A New Constitutionalism: Designing Political Institutions for a Good Society, which Elkin edited with Karol Edward Soltan, takes a look at the varying levels of bureaucracy that appear to develop as a matter of course within different political institutions. A number of groups of individuals are inherently untrusting when it comes to this type of bureaucracy, and therefore hesitant to assume that any organizations of these types will be able to successfully adhere to their main purpose and not strike out to follow a new, more personal agenda. The book attempts to address how the Constitution can help to prevent this vicious circle. Writing for Public Administration Review, Douglas F. Morgan dubbed the book "an exquisite collection of nine essays that recover and restore an older, much more complex understanding of the Constitution than currently prevails in popular and academic writing." However, Charles R. Shipan, in a contribution for Constitutional Commentary, opined that the essays included are "more successful at raising these questions than in answering them, or even demonstrating that our current state of knowledge allows for answers."

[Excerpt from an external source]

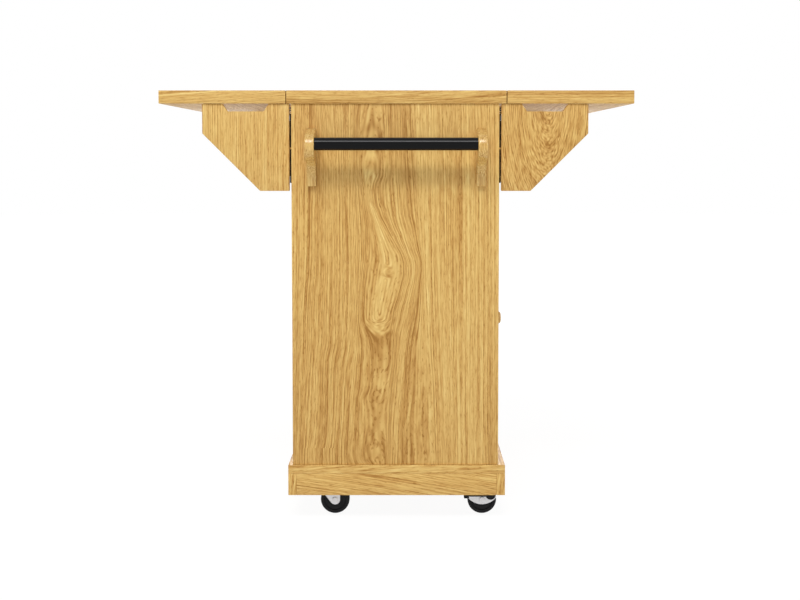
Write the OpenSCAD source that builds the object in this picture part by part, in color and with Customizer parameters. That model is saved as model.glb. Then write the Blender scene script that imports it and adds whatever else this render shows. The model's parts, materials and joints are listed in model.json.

BIOGRAPHICAL AND CRITICAL SOURCES:

PERIODICALS

Constitutional Commentary, fall, 1994, Charles R. Shipan, review of A New Constitutionalism: Designing Political Institutions for a Good Society, p. 449.

Public Administration Review, September 1, 1998, Douglas F. Morgan, review of A New Constitutionalism.

Weekly Standard, April 2, 2007, Herman Belz, "Popular Government; How Can the Constitution Serve the Public Interest?"